The increase in the cost of equity can also have implications on financing decisions. A rise in the cost of equity makes it economical to use debt financing if the cost of debt is lower. Managers must consider the opportunity cost of funding by comparing the cost of different financing alternatives (Moles, 2011). If the cost of equity is high, Olter may resort to financing its projects and other operations through borrowing. This can increase the firm’s leverage.
Besides, the increase in Beta has an effect on investment decisions. Capital budgeting involves assessing the viability of projects to justify financing. Investment appraisal techniques are used to determine the value of a project and determine whether it is viable for investment or not.

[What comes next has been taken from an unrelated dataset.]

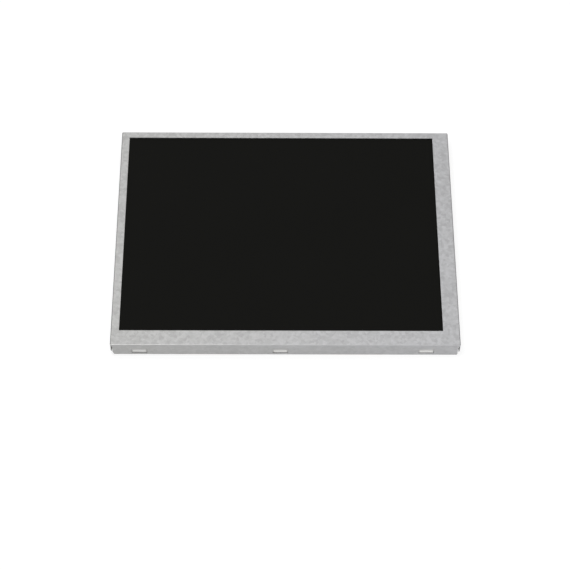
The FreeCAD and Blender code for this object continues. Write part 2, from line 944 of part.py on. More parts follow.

The most used techniques are the discounting methods in which the expected cash flows from the project are discounted at the cost of capital. The cost of capital/discount rate has a great impact on the present values of expected cash flows (Brigham & Ehrhardt, 2013). An increase in the discount rate causes a decline in the present values of cash flows. This implies that projects will now have to generate more cash flows to be considered for investment. The management of Olter will require a higher rate of return from projects. For instance, if the management is using the IRR technique, an investment must generate a return of at least 17.2% to be considered for funding. The effect is that viable projects may be rejected due to the high required rate of return.
References
Brigham, E., & Ehrhardt, M. (2013). Financial Management: Theory & Practice (14th ed.). New York: Cengage Learning.
Moles, P. (2011). Corporate finance. Hoboken, N.J.: Wiley.